Wednesday

26 October 2016

“Then Jesus called his disciples to him and said, ‘I have compassion for the crowd, because they have been with me now for three days and have nothing to eat; and I do not want to send them away hungry, for they might faint on the way.” (v. 32)

Psalm: Psalm 37:1-11


Background

Attentive readers will have noticed that this is not the feeding of the 5,000! Both the Gospels of Matthew and Mark have two versions of this story, and the Gospels of Luke and John each have just the more familiar 5,000 version, with some interesting variations in the details. What is particularly distinctive about it is that it is the only miracle story to appear in all four Gospels, which suggests that it must have been very significant for the first generations of Christians. While some readers may try to find natural explanations (eg it was a spontaneous 'bring-and-share' supper) or supernatural ones (eg this was a divine miracle, with overtones of Holy Communion), that is, perhaps, to miss the real point of the story. As we noted yesterday, one of the things that the Messiah would bring was abundant food for the hungry - those who 'hunger and thirst' will be satisfied.

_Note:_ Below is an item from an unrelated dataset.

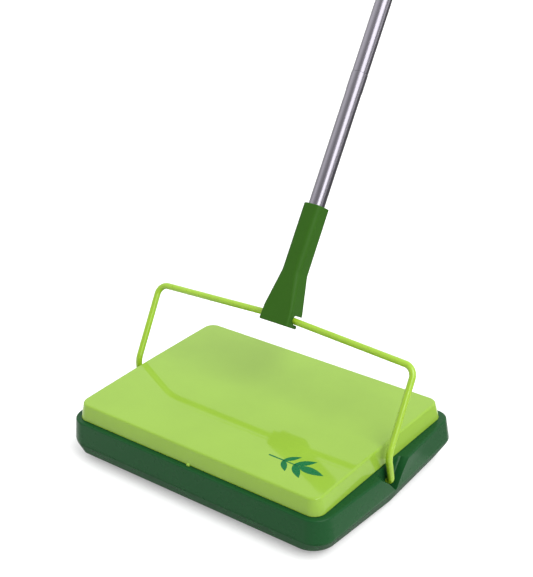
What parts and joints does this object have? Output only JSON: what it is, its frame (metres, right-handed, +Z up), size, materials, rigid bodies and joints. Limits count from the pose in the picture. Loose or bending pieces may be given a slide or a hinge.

Matthew and Mark have two versions of the story for a reason, and both contain details that their first Jewish readers would have understood very well. Matthew sets this account of the 4,000 on a mountain, which is where the Messiah might be expected to feed the nations (Isaiah 25:1-10), whereas the 5,000 (Matthew 14:13-20) are fed on the grass by the lake (reminiscent of Psalm 23). And these numbers are probably very significant: 5,000, and 12 baskets left over, point towards Israel, whereas 4,000 and 7 baskets left over may well symbolise the gentile (non-Jewish) nations. (There are other details too which are interesting - in the 5,000 Jesus blesses the bread in a typical Jewish way; in the 4,000 he gives thanks (verse 36), and the Greek word is the same as for 'Eucharist'). So Israel is fed first, and the gentile nations are fed second, which is just what Matthew's Jewish Christian readers would have expected.

Of course, we can make this story mean whatever we want it to mean, but maybe it's worth knowing what Matthew might have meant as well!


To Ponder

  • How helpful is it to understand some of the background to a familiar story such as this? Can its familiarity get in the way of reading it carefully?
  • As a modern reader, who do you identify with in the story? Why?
  • What is the significance of this story for you? Why?